Extracted records
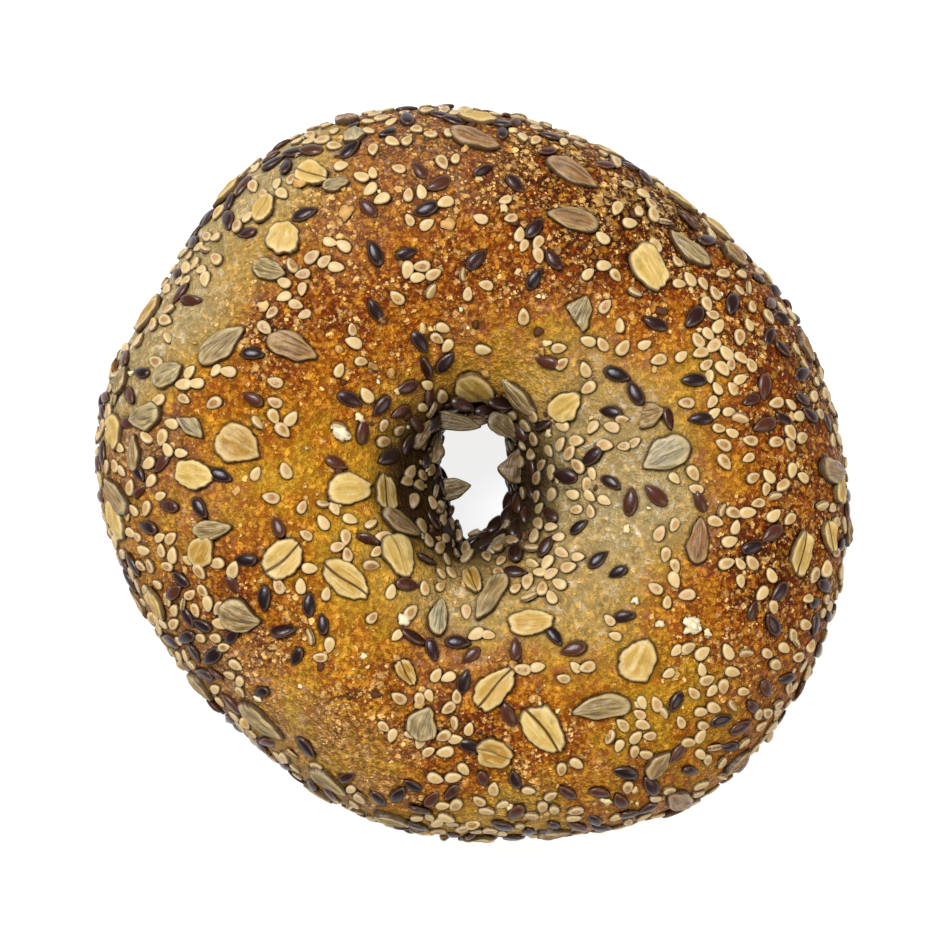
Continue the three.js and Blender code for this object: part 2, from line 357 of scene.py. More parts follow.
# Short names for the nodes and sums that the materials use most.
mathNode, vectorNode, mixNode = "ShaderNodeMath", "ShaderNodeVectorMath", "ShaderNodeMix"
rangeNode, rampNode, noiseNode = "ShaderNodeMapRange", "ShaderNodeValToRGB", "ShaderNodeTexNoise"
layerNode, placeNode, bumpNode = "ShaderNodeAttribute", "ShaderNodeTexCoord", "ShaderNodeBump"
times, timesPlus = {"operation": "MULTIPLY"}, {"operation": "MULTIPLY_ADD"}
plus, minus, larger = {"operation": "ADD"}, {"operation": "SUBTRACT"}, {"operation": "MAXIMUM"}
isLess, scaled, unsigned = {"operation": "LESS_THAN"}, {"operation": "SCALE"}, {"operation": "ABSOLUTE"}
smooth, colours = {"interpolation_type": "SMOOTHSTEP"}, {"data_type": "RGBA"}
acrossOnly = {"operation": "MULTIPLY", 1: (1, 1, 0)}  # drops the height from a place


# Adds a node and gives its output called out, or the node itself where out is None. settings are
# its options and fixed inputs, links are inputs fed by a socket or a number, and stops are a
# colour ramp's places and colours, its two ends first.
def addNode(tree, kind, settings=None, links=None, out=0):
    node = tree.nodes.new(kind)
    for name, value in {**(settings or {}), **(links or {})}.items():
        if name == "stops":
            for i, (place, hexColour) in enumerate(value):
                stop = node.color_ramp.elements[i] if i < 2 else node.color_ramp.elements.new(place)
                stop.position = place
                stop.color = toLinear(hexColour)
        elif isinstance(value, bpy.types.NodeSocket):
            tree.links.new(value, node.inputs[name])
        elif isinstance(name, str) and hasattr(node, name):
            setattr(node, name, value)
        else:
            node.inputs[name].default_value = value
    return node if out is None else node.outputs[out]


# Mixes a colour in: none of it where value is at low, and most of it where value is at high.
def tint(tree, colour, value, low, high, most, hexColour, curve="SMOOTHSTEP"):
    limits = {"interpolation_type": curve, "From Min": low, "From Max": high, "To Max": most}
    share = addNode(tree, rangeNode, limits, {"Value": value})
    return addNode(tree, mixNode, {**colours, 7: toLinear(hexColour)}, {0: share, 6: colour}, out=2)


def startMaterial(name):
    material = bpy.data.materials.new(name)
    material.use_nodes = True
    tree = material.node_tree
    shader = tree.nodes["Principled BSDF"]
    return material, tree, shader


flushHeight = 0.02  # what lies underneath is pressed flush with the base


def finishPiece(name, shape, material):
    for v in shape.verts:
        v.co.z = max(v.co.z, flushHeight)
    bmesh.ops.translate(shape, verts=shape.verts, vec=ringCentre)
    bmesh.ops.scale(shape, verts=shape.verts, vec=(metres, metres, metres))
    for face in shape.faces:
        face.smooth = True
    mesh = bpy.data.meshes.new(name)
    shape.to_mesh(mesh)
    shape.free()
    mesh.materials.append(material)
    piece = bpy.data.objects.new(name, mesh)
    bpy.context.scene.collection.objects.link(piece)
    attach(piece, bodyName)
    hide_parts(ringNode)
    mesh.calc_loop_triangles()
    print(f"{name}: {len(mesh.loop_triangles)} triangles")


# Painted shade down in the hole: the crust and what lies on it are darkened towards the throat, where little
# light reaches.
def paintThroatShade(tree, place, colour, darkest):
    flat = addNode(tree, vectorNode, acrossOnly, {0: place})
    away = addNode(tree, vectorNode, {"operation": "DISTANCE", 1: throatShade["centre"]}, {0: flat}, out="Value")
    rim, wall = throatShade["rim"] * metres, throatShade["wall"] * metres
    return tint(tree, colour, away, rim, wall, darkest, throatShade["colour"])


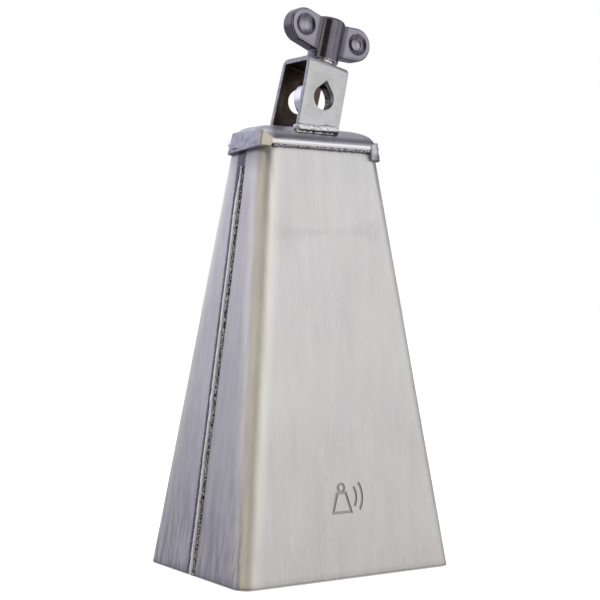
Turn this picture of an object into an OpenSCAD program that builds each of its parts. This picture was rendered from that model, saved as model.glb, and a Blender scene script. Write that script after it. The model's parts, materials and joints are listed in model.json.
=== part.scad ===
// Mounted cowbell: a welded sheet-steel bell with a rod clamp on its cap.
// Frame: origin at the centre of the mouth, in the plane of the rim. +Z points up to the
// cap and -Y is the wide front face. All sizes are in millimetres.

/* [Bell body] */
// Height of the sheet body, from the mouth to the cap
body_h = 200; // [170:1:230]
// Width of the mouth, left to right
mouth_w = 121; // [110:0.5:135]
// Depth of the mouth, front to back
mouth_d = 87.6; // [75:0.1:100]
// Width of the body under the cap
top_w = 68; // [66:0.5:70]
// Depth of the body under the cap
top_d = 33; // [31:0.5:34]
// Outside radius of the four upright corners
corner_r = 8; // [6:0.5:10]
// Thickness of the body sheet
sheet_t = 1.5; // [1:0.1:2]

/* [Cap] */
// Outside radius of the cap's corners, seen from above
cap_corner_r = 9.5; // [7:0.5:10]
// How far the lip of the cap overhangs the body
lip_out = 2; // [1.5:0.1:2.5]
// Height of the upright lip band
lip_h = 3.2; // [2.5:0.1:4]
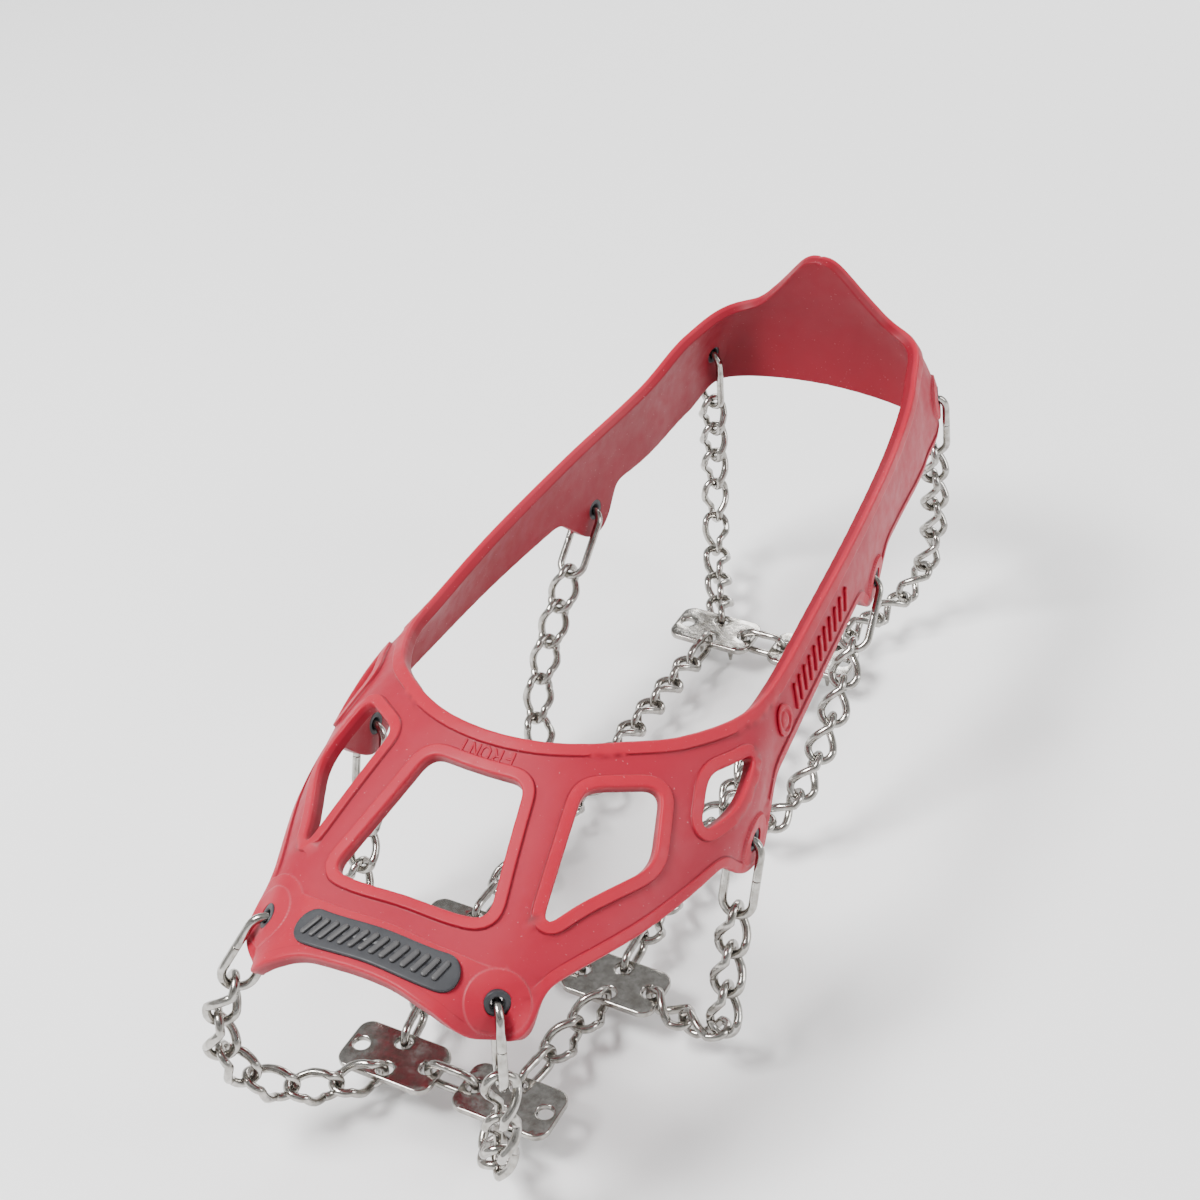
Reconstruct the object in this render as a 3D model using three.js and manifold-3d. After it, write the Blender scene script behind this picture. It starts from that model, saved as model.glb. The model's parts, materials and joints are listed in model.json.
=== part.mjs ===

JOB:
Extract the complete data, matching each line exactly.

THE SOLUTION:
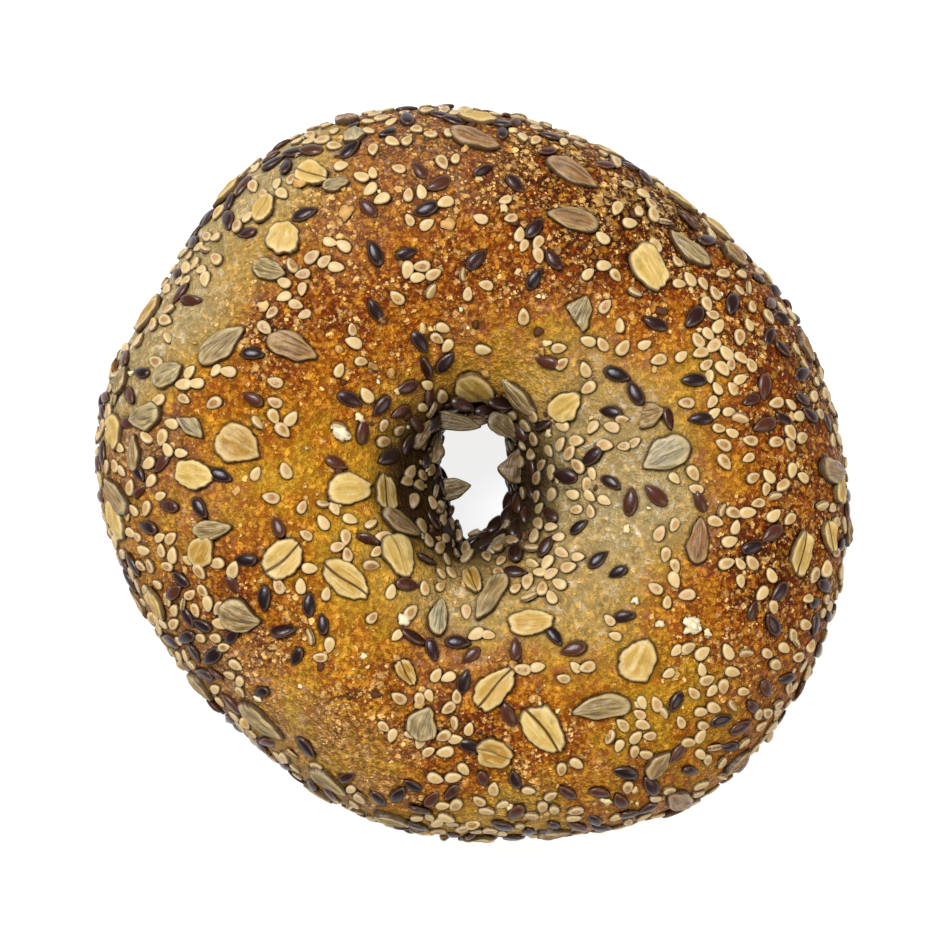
Continue the three.js and Blender code for this object: part 2, from line 357 of scene.py. More parts follow.
# Short names for the nodes and sums that the materials use most.
mathNode, vectorNode, mixNode = "ShaderNodeMath", "ShaderNodeVectorMath", "ShaderNodeMix"
rangeNode, rampNode, noiseNode = "ShaderNodeMapRange", "ShaderNodeValToRGB", "ShaderNodeTexNoise"
layerNode, placeNode, bumpNode = "ShaderNodeAttribute", "ShaderNodeTexCoord", "ShaderNodeBump"
times, timesPlus = {"operation": "MULTIPLY"}, {"operation": "MULTIPLY_ADD"}
plus, minus, larger = {"operation": "ADD"}, {"operation": "SUBTRACT"}, {"operation": "MAXIMUM"}
isLess, scaled, unsigned = {"operation": "LESS_THAN"}, {"operation": "SCALE"}, {"operation": "ABSOLUTE"}
smooth, colours = {"interpolation_type": "SMOOTHSTEP"}, {"data_type": "RGBA"}
acrossOnly = {"operation": "MULTIPLY", 1: (1, 1, 0)}  # drops the height from a place


# Adds a node and gives its output called out, or the node itself where out is None. settings are
# its options and fixed inputs, links are inputs fed by a socket or a number, and stops are a
# colour ramp's places and colours, its two ends first.
def addNode(tree, kind, settings=None, links=None, out=0):
    node = tree.nodes.new(kind)
    for name, value in {**(settings or {}), **(links or {})}.items():
        if name == "stops":
            for i, (place, hexColour) in enumerate(value):
                stop = node.color_ramp.elements[i] if i < 2 else node.color_ramp.elements.new(place)
                stop.position = place
                stop.color = toLinear(hexColour)
        elif isinstance(value, bpy.types.NodeSocket):
            tree.links.new(value, node.inputs[name])
        elif isinstance(name, str) and hasattr(node, name):
            setattr(node, name, value)
        else:
            node.inputs[name].default_value = value
    return node if out is None else node.outputs[out]


# Mixes a colour in: none of it where value is at low, and most of it where value is at high.
def tint(tree, colour, value, low, high, most, hexColour, curve="SMOOTHSTEP"):
    limits = {"interpolation_type": curve, "From Min": low, "From Max": high, "To Max": most}
    share = addNode(tree, rangeNode, limits, {"Value": value})
    return addNode(tree, mixNode, {**colours, 7: toLinear(hexColour)}, {0: share, 6: colour}, out=2)


def startMaterial(name):
    material = bpy.data.materials.new(name)
    material.use_nodes = True
    tree = material.node_tree
    shader = tree.nodes["Principled BSDF"]
    return material, tree, shader


flushHeight = 0.02  # what lies underneath is pressed flush with the base


def finishPiece(name, shape, material):
    for v in shape.verts:
        v.co.z = max(v.co.z, flushHeight)
    bmesh.ops.translate(shape, verts=shape.verts, vec=ringCentre)
    bmesh.ops.scale(shape, verts=shape.verts, vec=(metres, metres, metres))
    for face in shape.faces:
        face.smooth = True
    mesh = bpy.data.meshes.new(name)
    shape.to_mesh(mesh)
    shape.free()
    mesh.materials.append(material)
    piece = bpy.data.objects.new(name, mesh)
    bpy.context.scene.collection.objects.link(piece)
    attach(piece, bodyName)
    hide_parts(ringNode)
    mesh.calc_loop_triangles()
    print(f"{name}: {len(mesh.loop_triangles)} triangles")


# Painted shade down in the hole: the crust and what lies on it are darkened towards the throat, where little
# light reaches.
def paintThroatShade(tree, place, colour, darkest):
    flat = addNode(tree, vectorNode, acrossOnly, {0: place})
    away = addNode(tree, vectorNode, {"operation": "DISTANCE", 1: throatShade["centre"]}, {0: flat}, out="Value")
    rim, wall = throatShade["rim"] * metres, throatShade["wall"] * metres
    return tint(tree, colour, away, rim, wall, darkest, throatShade["colour"])


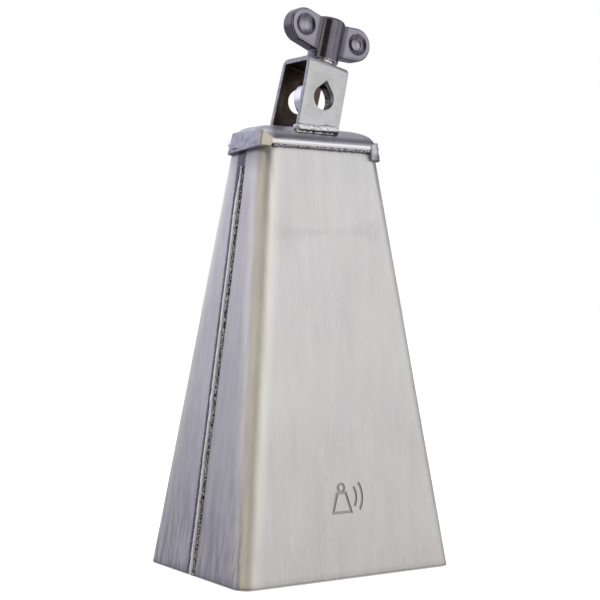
Turn this picture of an object into an OpenSCAD program that builds each of its parts. This picture was rendered from that model, saved as model.glb, and a Blender scene script. Write that script after it. The model's parts, materials and joints are listed in model.json.
=== part.scad ===
// Mounted cowbell: a welded sheet-steel bell with a rod clamp on its cap.
// Frame: origin at the centre of the mouth, in the plane of the rim. +Z points up to the
// cap and -Y is the wide front face. All sizes are in millimetres.

/* [Bell body] */
// Height of the sheet body, from the mouth to the cap
body_h = 200; // [170:1:230]
// Width of the mouth, left to right
mouth_w = 121; // [110:0.5:135]
// Depth of the mouth, front to back
mouth_d = 87.6; // [75:0.1:100]
// Width of the body under the cap
top_w = 68; // [66:0.5:70]
// Depth of the body under the cap
top_d = 33; // [31:0.5:34]
// Outside radius of the four upright corners
corner_r = 8; // [6:0.5:10]
// Thickness of the body sheet
sheet_t = 1.5; // [1:0.1:2]

/* [Cap] */
// Outside radius of the cap's corners, seen from above
cap_corner_r = 9.5; // [7:0.5:10]
// How far the lip of the cap overhangs the body
lip_out = 2; // [1.5:0.1:2.5]
// Height of the upright lip band
lip_h = 3.2; // [2.5:0.1:4]
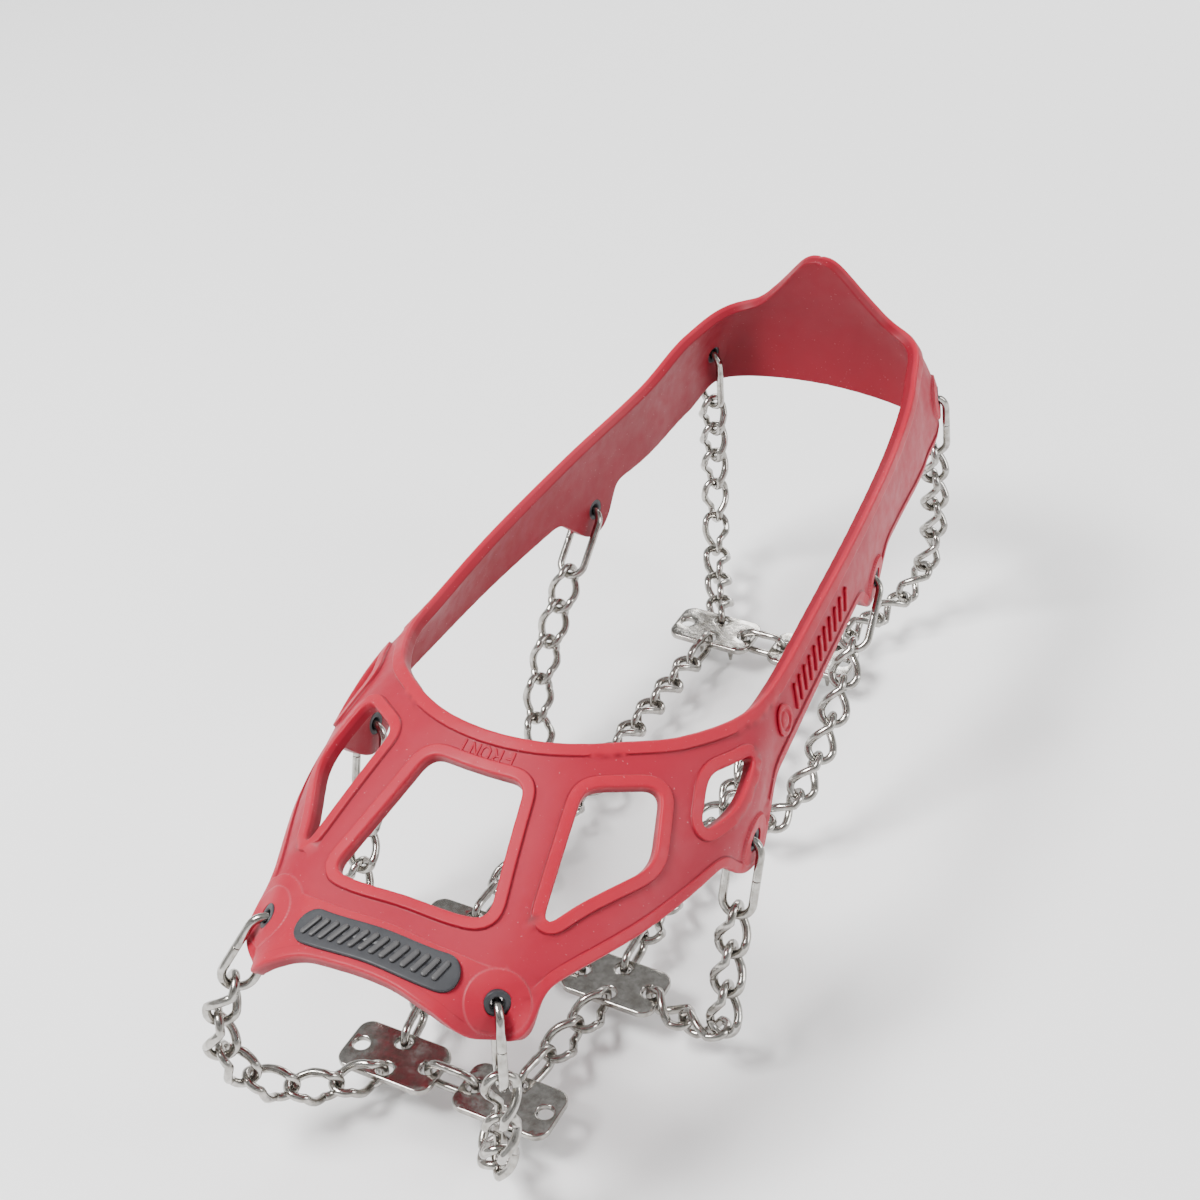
Reconstruct the object in this render as a 3D model using three.js and manifold-3d. After it, write the Blender scene script behind this picture. It starts from that model, saved as model.glb. The model's parts, materials and joints are listed in model.json.
=== part.mjs ===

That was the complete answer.